A mediados del siglo XVIII París ya era una ciudad superpoblada, rondando el medio millón de habitantes. Sin embargo tan grande masa de personas, de diferente poder adquisitivo, se había mantenido tranquila hasta entonces. Nada hacía pensar que algún día podría alterarse por nada. Los cronistas celebraban en sus escritos que sus habitantes eran de natural bueno y alejados por tanto de los tumultos que se vivía en ciudades mucho más pequeñas. Pero todo podía cambiar en cualquier momento habida cuenta la escasez de alimentos o por otro cualquier suceso inesperado. Desde mediados de siglo, la carestía de la vida provocó la llegada de gente de la provincia y otras adyacentes a fin de buscar la comida que en su tierra faltaba y los tumultos no tardaron en llegar.
La policía apresaba a la gente sin oficio ni beneficio, vagabundos, gente de mala calaña que se agolpaba en las plazas públicas o en otros lugares de la ciudad y que convenía mantener alejados. En pocas semanas la represión se endureció e incrementó todavía más la tensión. Fue justo entonces cuando un rumor terrorífico empezó a recorrer las calles de París. Como si fuera una leyenda de vampiros, se decía que la policía secuestraba a los niños y los llevaba al palacio del rey Luís XV, enfermo de lepra que, como nuevo Herodes, tomaba baños de sangre como tratamiento para su mal. La cuestión es que dichas habladurías no carecían de fundamento ya que durante un siglo antes la policía iba llevando a cabo reclutamientos forzosos, entre mendigos y holgazanes declarados, para enviarlos a poblar las colonias francesas en América. Era pues un episodio más.
Efectivamnte hubo una Ordenanza Real y la policía llevó nuevamente a cabo arrestos entre la gente desocupada que vagaba por la ciudad y también a intimidar a los crios que jugaban desordenadamente en zonas de paseo y solaz. Dicha ordenanza les conminaba también a disolver las aglomeraciones de libertinos que acostumbraban a juntarse en las plazas de la ciudad. El resultado fue que en pocas semanas habían ingresadas en prisión, además de los vagabundos, cerca de un centenar de adolescentes. En uno de esos arrestos juveniles se llevaron a seis jóvenes de entre 12 y 15 años que jugaban en la calle al norte de la ciudad y las alarmas se dispararon en los barrios. En uno de los periódicos parisinos se informó de que policías camuflados se llevaban a chicos y chicas, hijos de artesanos o comerciantes cuando iban a misa o a cualquier recado de sus padres.

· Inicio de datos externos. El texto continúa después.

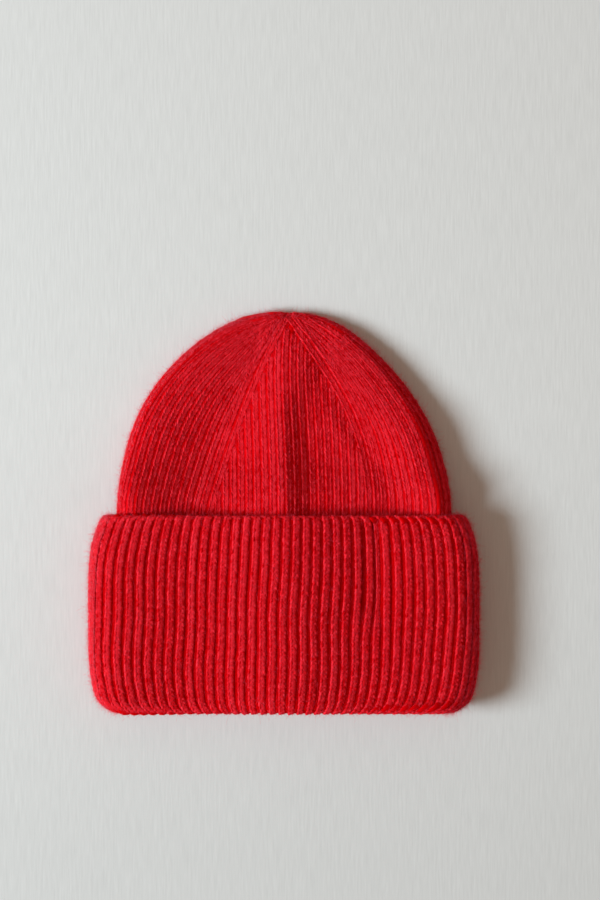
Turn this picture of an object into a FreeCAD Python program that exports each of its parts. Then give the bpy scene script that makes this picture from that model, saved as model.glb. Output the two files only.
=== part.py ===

Parece ser que los agentes cobraban primas por cada recluído, motivo por el cual algunos policías se exedieron y hasta incluso cobraron rescate por liberarlos. Pocas semanas después se produjeron enfrentamientos entre el pueblo y las fuerzas del orden y en algunos casos incluso se habló de gran violencia. Ni siquiera en los momentos de la Revolución francesa hubo tal conmoción en el corazón del pueblo francés, cuando un gran motín estalló en la parroquia de Sant-Roch. Al parecer un oficial trató de secuestrar a un niño de 11 años pero las gentes lo impidieron, persiguiendo al policía hasta la comisaría. La gente intentó entrar por un patio trasero pero la policía disparó sus fusiles que lejos de apaciguarlos les encendió aún más. Trasladándole de allí para protegerle, el gentío lo abatieró a pedradas.
Las noticias llegaron a Versalles y el rey comprendió la gravedad del asunto. De inmediato se restableció la calma. El Parlamento investigó a todos aquellos que se habían excedido en el cargo y la Corte publicó sus conclusiones. Una pena simbólica para los policías arrestados y la horca para tres de los rebeldes. Una sentencia arbitraria que enfureció nuevamente al pueblo, que intentó detener la ejecución, sin lograrlo. Los disturbios ocasionados por el secuestro de niños dejaron huella en la historia y contribuyeron al desapego del pueblo hacia las autoridades y muy especialmente hacia la realeza, que no tardó en llevar a la revolución que todos conocemos. El pueblo aguanta y aguanta, hasta que deja de aguantar.